* INSTRUCTION:
Reproduce each line exactly.

* MATERIAL:
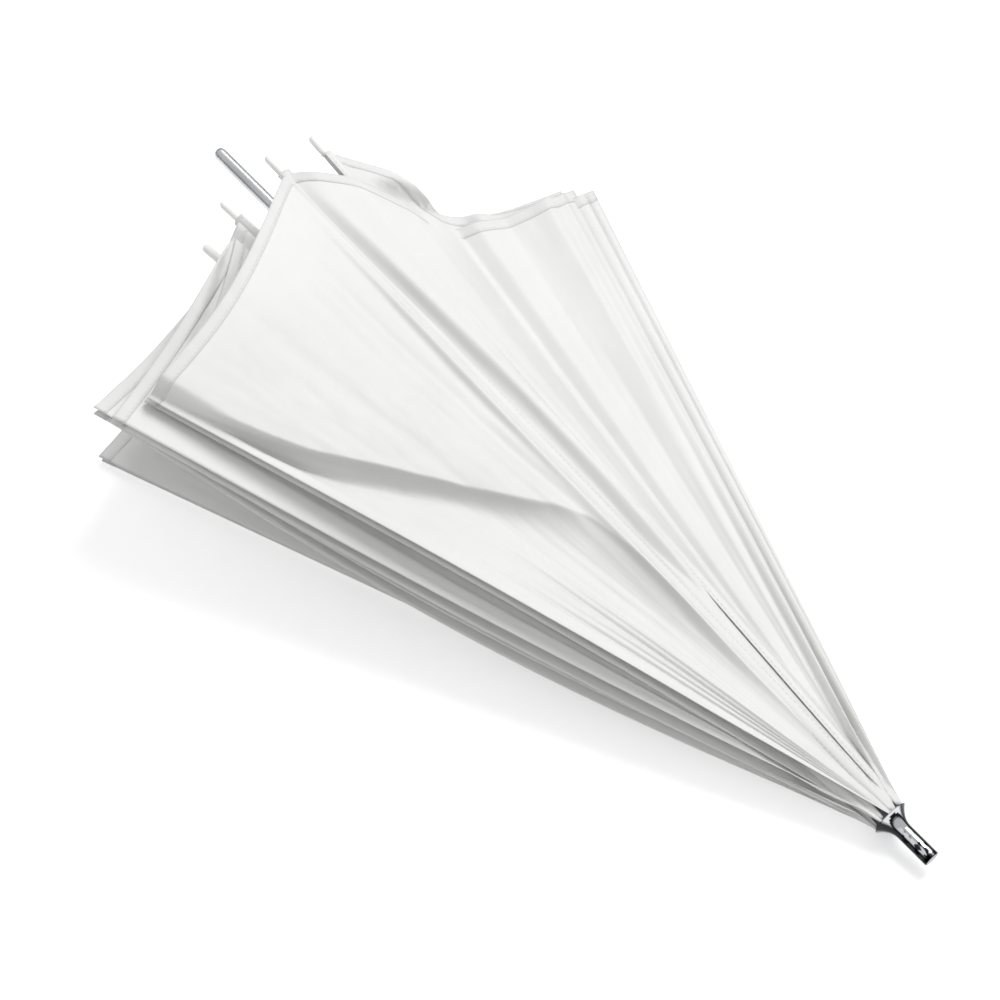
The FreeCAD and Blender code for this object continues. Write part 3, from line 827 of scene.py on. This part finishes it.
world_ = bpy.data.worlds.new("studio")
bpy.context.scene.world = world_
world_.use_nodes = True
wn = world_.node_tree
bg = wn.nodes["Background"]
wtc = wn.nodes.new("ShaderNodeTexCoord")
sep = wn.nodes.new("ShaderNodeSeparateXYZ")
wn.links.new(wtc.outputs["Generated"], sep.inputs[0])
wn.links.new(ramp(wn, sep.outputs["Z"], [(0.0, (0.02, 0.02, 0.02, 1)), (0.22, (0.03, 0.03, 0.03, 1)), (0.42, (1, 1, 1, 1)), (1.0, (1, 1, 1, 1))]), bg.inputs["Color"])
bg.inputs["Strength"].default_value = 0.72

AZ, EL, DIST = math.radians(47.438), math.radians(60.0), 2.0
back = Vector((math.sin(AZ) * math.cos(EL), -math.cos(AZ) * math.cos(EL), math.sin(EL)))
right = Vector((math.cos(AZ), math.sin(AZ), 0))
upv = back.cross(right)


def area_light(name, at, target, size, power, color=(1, 1, 1)):
    L = bpy.data.lights.new(name, "AREA")
    L.shape = "SQUARE"
    L.size = size
    L.energy = power
    L.color = color
    o = bpy.data.objects.new(name, L)
    o.location = at
    o.rotation_euler = (Vector(target) - Vector(at)).to_track_quat("-Z", "Y").to_euler()
    bpy.context.scene.collection.objects.link(o)
    return o


# key from the upper right of the view, high up; a weak broad fill opposite
uph = Vector((upv.x, upv.y, 0)).normalized()
key_dir = (right * 0.6 + uph * 0.8).normalized()
area_light("key", key_dir * 1.05 + Vector((0, 0, 1.55)), (0, 0, 0.05), 1.0, 25)
area_light("fill", key_dir * -1.2 + Vector((0, 0, 1.6)), (0, 0, 0.05), 1.6, 2.5)

cam_data = bpy.data.cameras.new("camera")
cam = bpy.data.objects.new("camera", cam_data)
bpy.context.scene.collection.objects.link(cam)
loc = Vector((0, 0.00602, 0.04978)) + right * -0.035 + upv * -0.016 + back * DIST
rot = Matrix((right, upv, back)).transposed()
cam.matrix_world = Matrix.Translation(loc) @ rot.to_4x4()
cam_data.sensor_width = 36
cam_data.lens = 36 * 3.670
cam_data.clip_end = 50
cam_data.dof.use_dof = False
bpy.context.scene.view_settings.view_transform = "Standard"
bpy.context.scene.camera = cam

* FINISHED TASK:
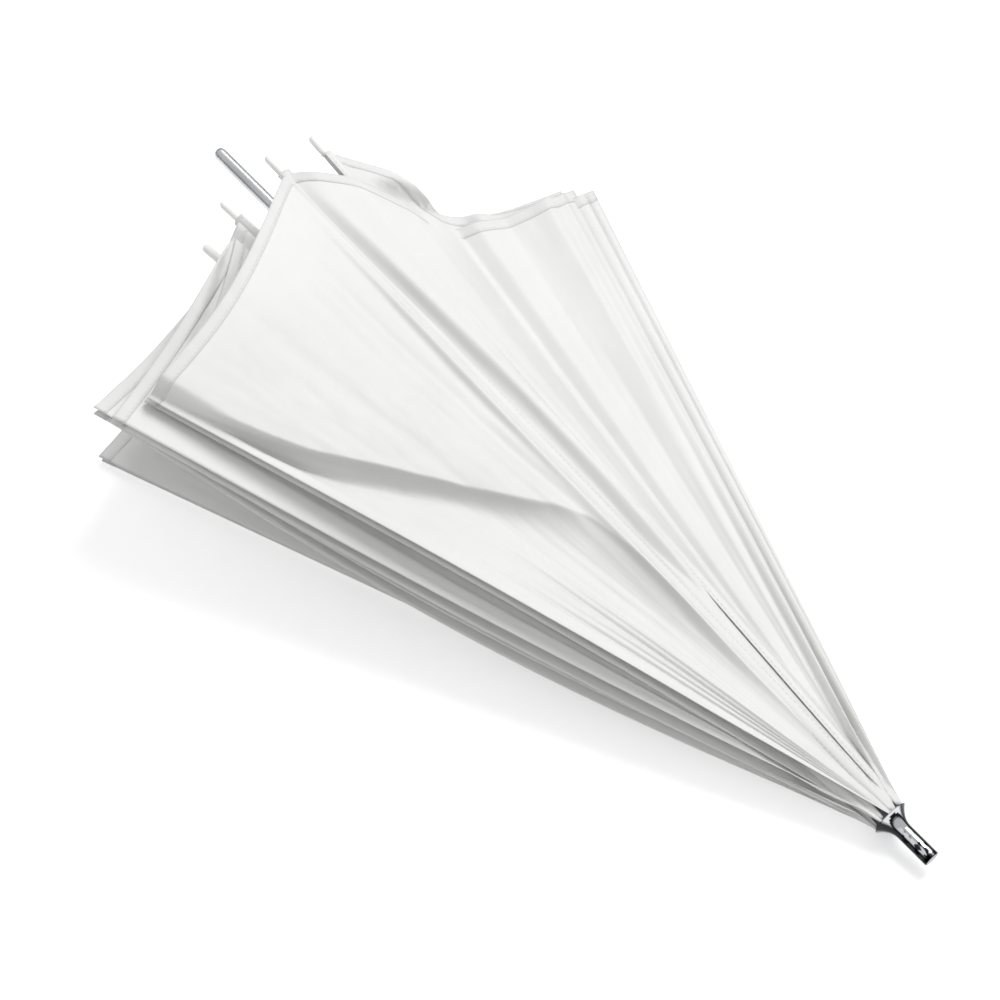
The FreeCAD and Blender code for this object continues. Write part 3, from line 827 of scene.py on. This part finishes it.
world_ = bpy.data.worlds.new("studio")
bpy.context.scene.world = world_
world_.use_nodes = True
wn = world_.node_tree
bg = wn.nodes["Background"]
wtc = wn.nodes.new("ShaderNodeTexCoord")
sep = wn.nodes.new("ShaderNodeSeparateXYZ")
wn.links.new(wtc.outputs["Generated"], sep.inputs[0])
wn.links.new(ramp(wn, sep.outputs["Z"], [(0.0, (0.02, 0.02, 0.02, 1)), (0.22, (0.03, 0.03, 0.03, 1)), (0.42, (1, 1, 1, 1)), (1.0, (1, 1, 1, 1))]), bg.inputs["Color"])
bg.inputs["Strength"].default_value = 0.72

AZ, EL, DIST = math.radians(47.438), math.radians(60.0), 2.0
back = Vector((math.sin(AZ) * math.cos(EL), -math.cos(AZ) * math.cos(EL), math.sin(EL)))
right = Vector((math.cos(AZ), math.sin(AZ), 0))
upv = back.cross(right)


def area_light(name, at, target, size, power, color=(1, 1, 1)):
    L = bpy.data.lights.new(name, "AREA")
    L.shape = "SQUARE"
    L.size = size
    L.energy = power
    L.color = color
    o = bpy.data.objects.new(name, L)
    o.location = at
    o.rotation_euler = (Vector(target) - Vector(at)).to_track_quat("-Z", "Y").to_euler()
    bpy.context.scene.collection.objects.link(o)
    return o


# key from the upper right of the view, high up; a weak broad fill opposite
uph = Vector((upv.x, upv.y, 0)).normalized()
key_dir = (right * 0.6 + uph * 0.8).normalized()
area_light("key", key_dir * 1.05 + Vector((0, 0, 1.55)), (0, 0, 0.05), 1.0, 25)
area_light("fill", key_dir * -1.2 + Vector((0, 0, 1.6)), (0, 0, 0.05), 1.6, 2.5)

cam_data = bpy.data.cameras.new("camera")
cam = bpy.data.objects.new("camera", cam_data)
bpy.context.scene.collection.objects.link(cam)
loc = Vector((0, 0.00602, 0.04978)) + right * -0.035 + upv * -0.016 + back * DIST
rot = Matrix((right, upv, back)).transposed()
cam.matrix_world = Matrix.Translation(loc) @ rot.to_4x4()
cam_data.sensor_width = 36
cam_data.lens = 36 * 3.670
cam_data.clip_end = 50
cam_data.dof.use_dof = False
bpy.context.scene.view_settings.view_transform = "Standard"
bpy.context.scene.camera = cam